Li Xin formerly a website editor for a Chinese media group called Southern Metropolis Daily, is a pro-democracy campaigner and rights activist. Li disappeared on a train from Bangkok to the northeastern border town of Nong Khai in Thailand on 11 January 2016 after he leaked confidential documents detailing Communist Party propaganda efforts. About a month later, He Fangmei, Li’s wife, said she received a phone call from Li on 3 February, and was told that he had voluntarily come back to Mainland China to meet with investigators.
Background
In 2007, Li set up a website called Civil Society, which advocated for human rights in China. In 2008, Liu Xiaobo, a Chinese human rights activist and winner of the 2010 Nobel Peace Prize, and others co-authored a manifesto called Charter 08, calling for human rights, freedom of the press and democracy in China. Li was among the 6th group of people who signed the charter. From 2010 to 2012, Li studied international relations at Jawaharlal Nehru University in India, during which time he was invited to write editorials on Chinese politics by the government of Taiwan. After returning to China, in June 2012 Li was detained and interrogated in a hotel for a week by Chinese state security police and was threatened with spying charges if he didn’t agree to spy on other activists and dissidents. He was forced to agree to do it, but Li didn't provide any essential information. In 2013, Li became a website editor for Southern Metropolis Daily in Guangdong province, where he knew many rights activists and public intellectuals.
Disappearance in Thailand
After being forced by China’s state security police to spy on other activists, Li decided to flee to New Delhi, India in October 2015. Li’s wife, He Fangmei told The Guardian "the authorities said they can arrest him at any time and charge him for endangering state security and for being a spy. He is scared. He couldn’t stay in China any more. He has been trying to get out from China." After arriving in India, Li made public several purported lists from government of sources and topics off limits to journalists in China, giving a glimpse at the operation of the regime’s extensive propaganda machinery. Li tried unsuccessfully for several months to claim political asylum from the Indian government. However his applications were rejected, as India does not accept asylum applications from Chinese nationals. Li also applied for a visa to the United States, but was rejected by the U.S. embassy in New Delhi. In December 2015, Li’s wife and infant son were sent back to their hometown in Henan province by authorities in Guangdong province after they were prevented from trying to leave the country via Hong Kong. On 1 January 2016 Li traveled to Thailand. On 9 January, another Chinese activist Yan Bojun, who fled to Thailand in 2015, reported having dinner with Li. On 10 January, he boarded an 8:36 p.m. train from Bangkok to the northeastern border town of Nong Khai, with the intention of trying to enter Laos to extend his Thai visa. The next day, around 7:40 am, his wife reported losing contact with him on the instant messaging app they used to communicate.
Reappearance in China
On 2 February, Li’s wife He Fangmei was summoned to a police station in Henan province. The next day, she was allowed to speak to her husband, who was apparently in a different location, over an internal police telephone system. Li told his wife that he came back to China to voluntarily help police with their investigations and that she shouldn’t talk to international media. Li refused to say where he was and asked his wife not to ask any questions. It’s still unclear how Li returned to China, but his wife didn’t believe Li came back voluntarily. On 3 February, The New York Times reported on He Fangmei’s conversation with Li in China. The article cited a spokesman for the Thai foreign ministry saying there was no "record as yet as to whether he has left the country," and that "there is no indication whatsoever that Mr. Li Xin was abducted from Thailand."

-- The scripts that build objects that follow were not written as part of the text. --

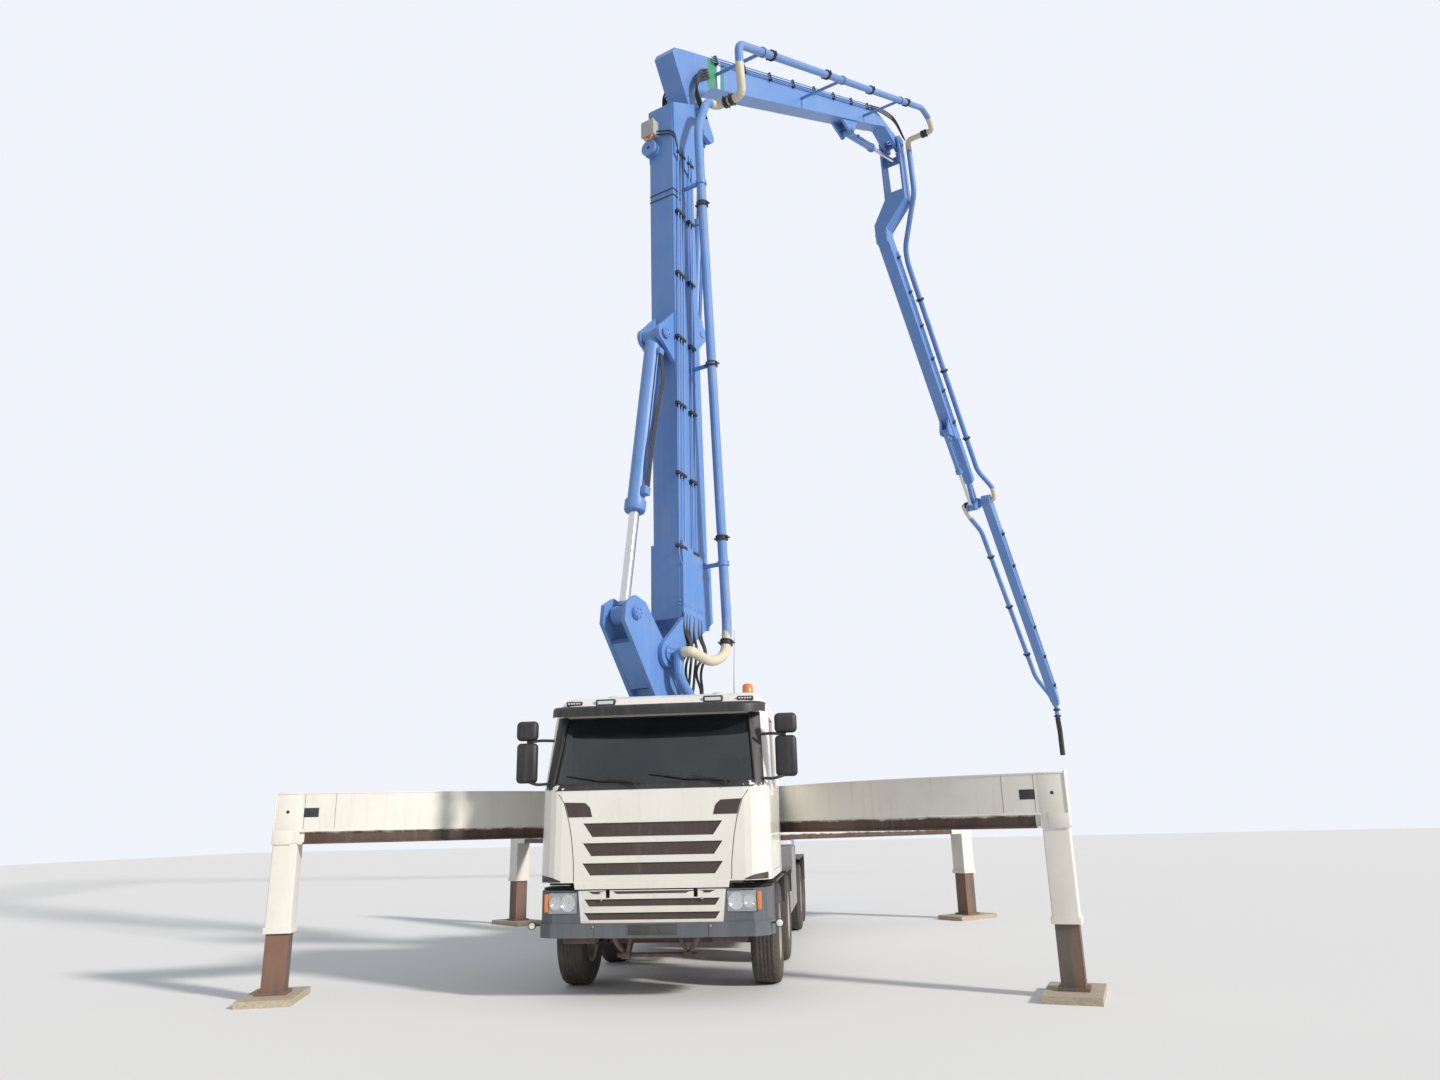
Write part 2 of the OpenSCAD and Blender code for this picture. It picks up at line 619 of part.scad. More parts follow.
// Clamps round a straight run of pipe from a to b, with stays out from a section's side
module pipe_clamps(a, na, b, nb, places, p, ang, half) {
  for (t = places) {
    c = a + t * (b - a);
    n = na + t * (nb - na);
    l = [(c - p) * dirv(ang), (c - p) * prp(ang)];
    turn = atan2(b.y - a.y, b.x - a.x) - ang;
    translate([l.x, 0, l.y]) {
      plate(half - 5, n - pipe_r - 8) circle(r = 32);
      translate([0, -n, 0]) rotate([0, -turn, 0]) rotate([0, 90, 0]) translate([0, 0, -30]) difference() {
        cylinder(r = pipe_r + 18, h = 60);
        translate([0, 0, -1]) cylinder(r = pipe_r + seat, h = 62);
      }
    }
  }
}
module boom_1() {
  x1 = l1 - 350;
  color("#4c7cc0") boom_plane() along(p0, a1) {
    beam_box(600, -1027, -267, x1, 178, 739, -s1_half, s1_half, boom_t);
    difference() {
      plates(s1_half, s1_half + 60) {
        circle(r = 190);
        polygon([[-60, -180], [700, -1010], [1500, -890], [1700, -150], [600, -270], [100, 165]]);
      }
      plates(s1_half - 1, s1_half + 61) circle(r = 90 + fit);
    }
    difference() {
      plates(s1_half - 10, s1_half + 30) {
        translate([l1, 0]) circle(r = 200);
        polygon([[l1 - 1500, 0], [l1 - 1300, 600], [x1, 730], [l1 + 60, 190], [l1 + 40, -195]]);
      }
      plates(s1_half - 11, s1_half + 31) translate([l1, 0]) circle(r = 80 + fit);
    }
    difference() {
      plates(140, 200) {
        translate([4796, 485]) circle(r = 150);
        polygon([[4400, 90], [5400, 200], [4920, 570], [4660, 530]]);
      }
      plates(139, 201) translate([4796, 485]) circle(r = 30);
    }
    plate(-220, 220) translate([4796, 485]) circle(r = 60 - fit);
    plates(110, 160) {
      translate([5370, -548]) circle(r = 130);
      polygon([[4900, -380], [5000, -250], [5900, -140], [5480, -610], [5260, -610]]);
    }
    plate(-172, 172) translate([5370, -548]) circle(r = 60 - fit);
    pipe_clamps(at(p0, a1, 520, -900), 600, at(p0, a1, l1 - 876, 480), 590, [0.12, 0.5, 0.88], p0, a1, s1_half);
  }
}
module boom_2() {
  w = s2_half;
  color("#4c7cc0") boom_plane() along(p1, a2) {
    beam_box(250, 560, 1130, l2 - 1300, 420, 860, -w, w, boom_t);
    difference() {
      plate(-w, w) polygon([[-150, 60], [-170, 1050], [-60, 1130], [260, 1130], [900, 560], [330, 300], [180, -80], [-80, -180]]);
      plate(-w + 20, w - 20) polygon([[-120, 330], [-140, 1030], [-40, 1105], [240, 1105], [620, 700], [300, 420]]);
    }
    plate(-s1_half - 36, s1_half + 36) circle(r = 80);
    plate(-w, w) circle(r = 180);
    plates(100, w) {
      translate([316, -320]) circle(r = 120);
      polygon([[-100, -150], [250, -420], [430, -300], [400, 330], [0, 100]]);
    }
    difference() {
      plate(-w, w) {
        polygon([[l2 - 1500, 440], [l2 - 1500, 850], [l2 - 1200, 840], [l2 + 60, 190], [l2 + 190, 0], [l2 - 60, -190], [l2 - 200, -60], [l2 - 700, 420]]);
        translate([l2, 0]) circle(r = 190);
      }
      plate(-95, 95) translate([l2 - 100, -100]) circle(r = 330);
    }
    plate(-282, 282) translate([l2, 0]) circle(r = 70);
    plates(95, 150) {
      translate([l2 - 3304, 200]) circle(r = 120);
      polygon([[l2 - 3804, 480], [l2 - 2704, 470], [l2 - 3194, 150], [l2 - 3414, 150]]);
    }
    plate(-162, 162) translate([l2 - 3304, 200]) circle(r = 60 - fit);
    pipe_clamps(at(p1, a2, 300, 832), pipe_out, at(p1, a2, l2 - 500, 540), pipe_out, [0.09, 0.46, 0.83], p1, a2, w);
  }
}
module boom_3() {
  color("#4c7cc0") {
    boom_plane() along(p2, a3a) {
      difference() {
        plates(225, 275) {
          circle(r = 200);
          polygon([[0, -185], [1500, -230], [1500, 230], [0, 185]]);
          rotate(a2 - 100 - a3a) translate([400, 0]) circle(r = 110);
          rotate(a2 - 100 - a3a) polygon([[0, -110], [400, -110], [400, 110], [0, 110]]);
        }
        plates(224, 276) circle(r = 70 + fit);
      }
      difference() {
        translate([0, 0, -235]) linear_extrude(470)
          polygon([[1400, 275], [1400, -275], [1650, -275], [2300, 333], [l3a + 250, 353], [l3a + 250, 647], [2150, 647], [1550, 275]]);
        translate([0, 0, -225]) linear_extrude(450)
          polygon([[1410, 250], [1410, -250], [1640, -250], [2290, 345], [l3a + 240, 363], [l3a + 240, 637], [2160, 637], [1560, 250]]);
      }
      plates(100, 230) {
        rotate(a2 - 100 - a3a) translate([400, 0]) circle(r = 100);
        rotate(a2 - 100 - a3a) polygon([[230, -90], [400, -90], [400, 90], [230, 90]]);
      }
    }
    boom_plane() along(pk, a3b) {
      beam_box(-150, -230, 230, l3b - 2200, -210, 210, s3_n - 150, s3_n + 150, boom_t);
      beam_box(l3b - 2210, -60, 210, l3b - 700, -40, 190, s3_n - 150, s3_n + 150, boom_t);
      difference() {
        plate(s3_n - 50, s3_n + 50) {
          polygon([[l3b - 720, -40], [l3b - 720, 180], [l3b, 170], [l3b, -170], [l3b - 300, -150]]);
          translate([l3b, 0]) circle(r = 190);
        }
        plate(s3_n - 51, s3_n + 51) translate([l3b, 0]) circle(r = 121 + fit);
      }
      plate(s3_n - 130, s3_n - 80) {
        translate([l3b - 2600, -480]) circle(r = 100);
        polygon([[l3b - 2900, -200], [l3b - 2300, -200], [l3b - 2510, -520], [l3b - 2690, -520]]);
      }
      plate(s3_n + 80, s3_n + 130) {
        translate([l3b - 2600, -480]) circle(r = 100);
        polygon([[l3b - 2900, -200], [l3b - 2300, -200], [l3b - 2510, -520], [l3b - 2690, -520]]);
      }
      plate(s3_n - 140, s3_n + 140) translate([l3b - 2600, -480]) circle(r = 60 - fit);
    }
  }
}
module boom_4() {
  n0 = s4_n - 125;
  n1 = s4_n + 125;
  q = a3b - a4 - 102;
  color("#4c7cc0") boom_plane() along(p3, a4) {
    difference() {
      union() {
        beam_box(150, -170, 170, l4 - 150, -100, 100, n0, n1, 7);
        plate(n0, n1) {
          circle(r = 190);
          polygon([[0, -190], [180, -170], [180, 170], [0, 190]]);
        }
        plate(s3_n - 130, n0 + 1) circle(r = 121);
        plate(s3_n - 130, s3_n - 80) {
          circle(r = 150);
          rotate(q) polygon([[0, -130], [440, -90], [440, 90], [0, 130]]);
          rotate(q) translate([440, 0]) circle(r = 90);
        }
        plate(s3_n + 80, s3_n + 130) {
          circle(r = 150);
          rotate(q) polygon([[0, -130], [440, -90], [440, 90], [0, 130]]);
          rotate(q) translate([440, 0]) circle(r = 90);
        }
      }
      plate(s3_n - 140, n1 + 1) circle(r = pipe_r + 18);
    }
    beam_box(l4 - 151, -95, 95, l4, -90, 90, n0 + 20, n1 - 20, 7);
  }
}
// Delivery pipe, one run on each section, joined at the pins' axes
module pipe_1() {
  color("#4c7cc0") boom_plane() pipe([s3(p0, 500 + 2 * seat), s3(p0, 620), s3(at(p0, a1, -40, -500), 620), s3(at(p0, a1, 150, -860), 610),
    s3(at(p0, a1, 520, -900), 600), s3(at(p0, a1, l1 - 876, 480), 590), s3(at(p0, a1, l1 - 150, 300), 600), s3(p1, 610), s3(p1, 850)]);
}
module pipe_2() {
  color("#4c7cc0") boom_plane() pipe([s3(p1, 850 + 2 * seat), s3(p1, 1100), s3(at(p1, a2, 60, 350), pipe_out), s3(at(p1, a2, 300, 832), pipe_out),
    s3(at(p1, a2, l2 - 500, 540), pipe_out), s3(at(p1, a2, l2 - 80, 300), pipe_out), s3(p2, pipe_out), s3(p2, 930 + 2 * seat)]);
}
module pipe_3() {
  color("#4c7cc0") boom_plane() pipe([s3(p2, 930), s3(p2, 460), s3(p2, 460) + [60, 0, -300], s3(at(p2, a3a, 1500, 0), 460),
    s3(at(pk, a3b, 500, 320), -150), s3(at(pk, a3b, 900, 310), -220), s3(at(p3, a3b, -900, 300), -220), s3(at(p3, a3b, -330, 160), 95), s3(p3, 95),
    s3(p3, -736)]);
}
module pipe_4() {
  color("#4c7cc0") boom_plane() pipe([s3(p3, -736 - 2 * seat), s3(p3, -860), s3(at(p3, a4, 400, 120), -860), s3(at(p3, a4, 1100, 300), -700),
    s3(at(p3, a4, l4 - 900, 300), -600), s3(at(p3, a4, l4 - 150, 260), -330), s3(at(p3, a4, l4 + 170, 150), end_n), s3(pt, end_n) + [260, 0, -420]]);
}
module end_hose() {
  h = s3(pt, end_n) + [260, 0, -420];
  d = h - s3(at(p3, a4, l4 + 170, 150), end_n);
  u = d / norm(d);
  color("#242528") boom_plane()
    swept_tube([for (p = [h + 2 * seat * u, h + 120 * u, h + [90, 0, -420], h + [95, 0, -1180]]) flip(p)], 80, 16, 60, 4, 16);
}
// Cylinders: a barrel with an eye at its foot, and a rod with an eye at its far end
module barrel(p, q, l, r, rr, w) {
  a = atan2(q.y - p.y, q.x - p.x);
  boom_plane() along(p, a) {
    difference() {
      union() {
        plate(-w, w) circle(r = r);
        rotate([0, 90, 0]) cylinder(r = r, h = l);
        translate([l - 110, 0, 0]) rotate([0, 90, 0]) cylinder(r = r + 22, h = 110);
      }
      translate([r + 60, 0, 0]) rotate([0, 90, 0]) cylinder(r = rr + fit, h = l);
      plate(-max(w, r) - 1, max(w, r) + 1) circle(r = 60);
    }
  }
}
module rod_eye(p, q, depth, rr, re, w) {
  a = atan2(q.y - p.y, q.x - p.x);
  d = norm(q - p);
  boom_plane() along(p, a) {
    difference() {
      union() {
        translate([d - depth, 0, 0]) rotate([0, 90, 0]) cylinder(r = rr, h = depth);
        translate([d, 0, 0]) plate(-w, w) circle(r = re);
      }
      translate([d, 0, 0]) plate(-w - 1, w + 1) circle(r = 45);
    }
  }
}
module shift4() { boom_plane() translate([0, -s3_n, 0]) rotate([0, 0, -boom_az]) children(); }
module barrel_1() { color("#4c7cc0") barrel(top1, eye1, 2900, 120, 71, 128); }
module rod_1() { color("#c8ccd0") rod_eye(top1, eye1, 2700, 71, 125, 118); }
module barrel_2() { color("#4c7cc0") barrel(foot2, eye2, 2200, 98, 61, 98); }
module rod_2() { color("#c8ccd0") rod_eye(foot2, eye2, 2350, 61, 105, 88); }
module barrel_3() { color("#4c7cc0") barrel(foot3, eye3, 1650, 85, 51, 85); }
module rod_3() { color("#c8ccd0") rod_eye(foot3, eye3, 2300, 51, 95, 82); }
module barrel_4() { color("#4c7cc0") shift4() barrel(foot4, eye4, 1350, 75, 45, 70); }
module rod_4() { color("#c8ccd0") shift4() rod_eye(foot4, eye4, 1350, 45, 80, 70); }

frame_rails();
engine();
front_axles();
rear_axles();
front_bumper();
fenders();
outrigger_frame();
pump_unit();
hopper();
side_tanks();
spreader_mats();
cab_shell();
cab_glass();
cab_interior();
cab_trim();
door_left();
door_right();
door_glass_left();
door_glass_right();
knuckle_1l();
knuckle_1r();
knuckle_2l();
knuckle_2r();
wheel_1l();
wheel_1r();
wheel_2l();
wheel_2r();
wheel_3l();
wheel_3r();
wheel_4l();
wheel_4r();
turret();
boom_1();
boom_2();
boom_3();
boom_4();
pipe_1();
pipe_2();
pipe_3();
pipe_4();
end_hose();
barrel_1();
rod_1();
barrel_2();
rod_2();
barrel_3();
rod_3();
barrel_4();
rod_4();
beam_front_left();
beam_front_right();
beam_rear_left();
beam_rear_right();
leg_front_left();
leg_front_right();
leg_rear_left();
leg_rear_right();
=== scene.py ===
"""A truck-mounted concrete pump with its boom up: finishes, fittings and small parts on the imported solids."""
import math

import bpy
import numpy as np
from mathutils import Matrix, Vector
from mathutils.bvhtree import BVHTree


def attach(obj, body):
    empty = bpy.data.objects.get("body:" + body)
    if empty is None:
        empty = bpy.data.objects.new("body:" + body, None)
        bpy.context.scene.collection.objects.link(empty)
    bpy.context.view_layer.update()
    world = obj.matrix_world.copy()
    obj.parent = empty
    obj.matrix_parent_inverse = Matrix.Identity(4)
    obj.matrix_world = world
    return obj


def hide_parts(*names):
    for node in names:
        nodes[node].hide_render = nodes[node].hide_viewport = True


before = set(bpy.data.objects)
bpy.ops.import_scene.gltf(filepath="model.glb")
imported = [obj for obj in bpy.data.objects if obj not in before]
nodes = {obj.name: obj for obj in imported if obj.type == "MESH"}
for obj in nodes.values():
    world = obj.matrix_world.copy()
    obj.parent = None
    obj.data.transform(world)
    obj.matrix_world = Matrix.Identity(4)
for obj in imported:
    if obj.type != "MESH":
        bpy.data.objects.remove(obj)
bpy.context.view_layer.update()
PI = math.pi


# The boom: a slanted plane through the turret, and in it the pins and angles of its sections
def along(angle):
    """Unit vector (cos, sin) of an angle in degrees."""
    return np.array([math.cos(math.radians(angle)), math.sin(math.radians(angle))])


def across(angle):
    """Unit vector a quarter turn on from along."""
    return np.array([-math.sin(math.radians(angle)), math.cos(math.radians(angle))])


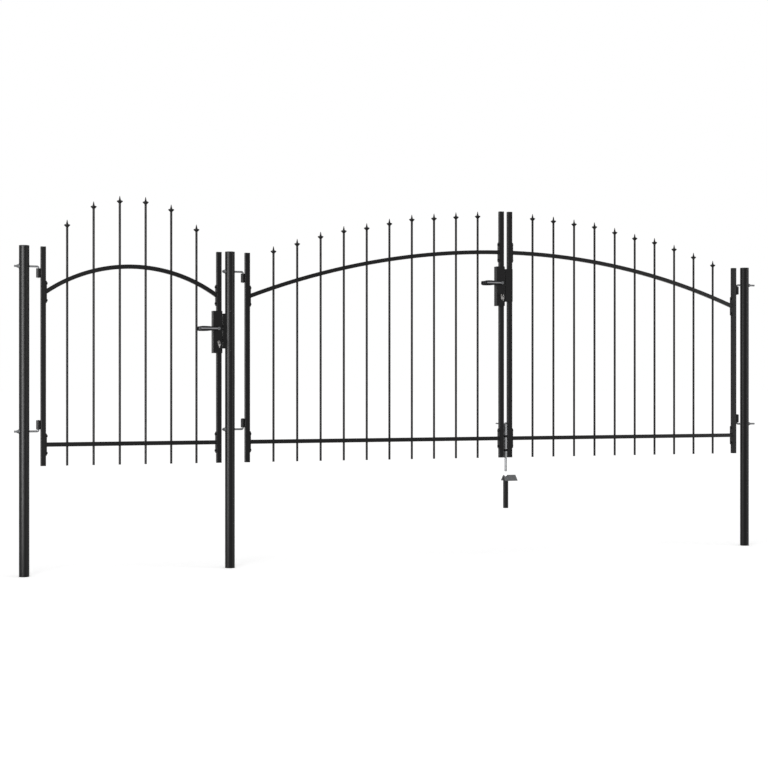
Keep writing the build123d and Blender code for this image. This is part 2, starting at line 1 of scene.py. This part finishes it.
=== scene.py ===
import json
import math
import bpy
import bmesh
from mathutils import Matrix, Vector


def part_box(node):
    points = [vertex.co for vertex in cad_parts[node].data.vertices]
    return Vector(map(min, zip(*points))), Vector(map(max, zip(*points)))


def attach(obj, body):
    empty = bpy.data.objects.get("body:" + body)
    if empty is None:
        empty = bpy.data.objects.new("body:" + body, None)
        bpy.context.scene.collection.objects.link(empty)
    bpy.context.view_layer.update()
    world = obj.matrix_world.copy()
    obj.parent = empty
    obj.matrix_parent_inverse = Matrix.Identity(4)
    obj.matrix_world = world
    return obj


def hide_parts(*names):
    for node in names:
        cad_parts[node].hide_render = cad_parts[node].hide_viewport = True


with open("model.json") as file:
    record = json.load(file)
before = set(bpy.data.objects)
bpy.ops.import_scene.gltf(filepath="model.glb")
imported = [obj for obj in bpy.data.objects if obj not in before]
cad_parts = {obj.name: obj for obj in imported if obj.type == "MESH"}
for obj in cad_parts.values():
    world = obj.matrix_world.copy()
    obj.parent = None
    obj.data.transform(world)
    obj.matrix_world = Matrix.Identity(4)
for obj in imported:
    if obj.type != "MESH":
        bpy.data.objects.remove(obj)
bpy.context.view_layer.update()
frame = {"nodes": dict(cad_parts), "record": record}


# A wrapped socket adds Math nodes when it is used in an expression
class Value:
    def __init__(self, shader, socket):
        self.shader = shader
        self.socket = socket

    def combine(self, operation, first, second=0.0):
        return self.shader.node(
            "ShaderNodeMath", {"operation": operation}, {0: first, 1: second},
        )

    def __add__(self, other):
        return self.combine("ADD", self, other)

    def __radd__(self, other):
        return self.combine("ADD", other, self)

    def __sub__(self, other):
        return self.combine("SUBTRACT", self, other)

    def __rsub__(self, other):
        return self.combine("SUBTRACT", other, self)

    def __mul__(self, other):
        return self.combine("MULTIPLY", self, other)

    def __rmul__(self, other):
        return self.combine("MULTIPLY", other, self)

    def __abs__(self):
        return self.combine("ABSOLUTE", self)

    def orLarger(self, other):
        return self.combine("MAXIMUM", self, other)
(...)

Li’s disappearance in Thailand is the fourth such instance of Chinese dissidents being captured in the country since October 2015. On 28 October 2015, two Chinese human rights activists, Dong Guangping and Jiang Yefei were arrested in Bangkok and handed over to Chinese authorities, despite being recognized as refugees by the United Nations. On 17 October 2015, Gui Minhai, a Chinese-born Swedish publisher who wrote gossip books about Chinese political leaders, disappeared from his apartment in the resort city of Pattaya, Thailand. The incident is widely known as the Causeway Bay Books disappearance. Three months later, he appeared on state-run China Central Television, confessing to his involvement in a fatal car accident in Thailand.
International response
Major news agencies, such as CNN, BBC, Time, The Guardian, and Radio Free Asia have covered the story of Li’s disappearance and re-emergence in Thailand. The European Union, United States and the United Kingdom have expressed their concerns about the disappearances of Li and other Chinese dissidents in China. In a statement, Human Rights Watch called the disappearance of Li and other Chinese dissidents from Thailand part of the Chinese government’s "unprecedented new impulse" to snatch people outside its borders. China’s state-owned Global Times newspaper has criticized Western media coverage of Li’s disappearance. In a February 2016 editorial, Shan Renping, chief editor of the newspaper, argued that reports from Western media constituted interference in China’s internal affaires and were "a provocation with obvious political selectivity."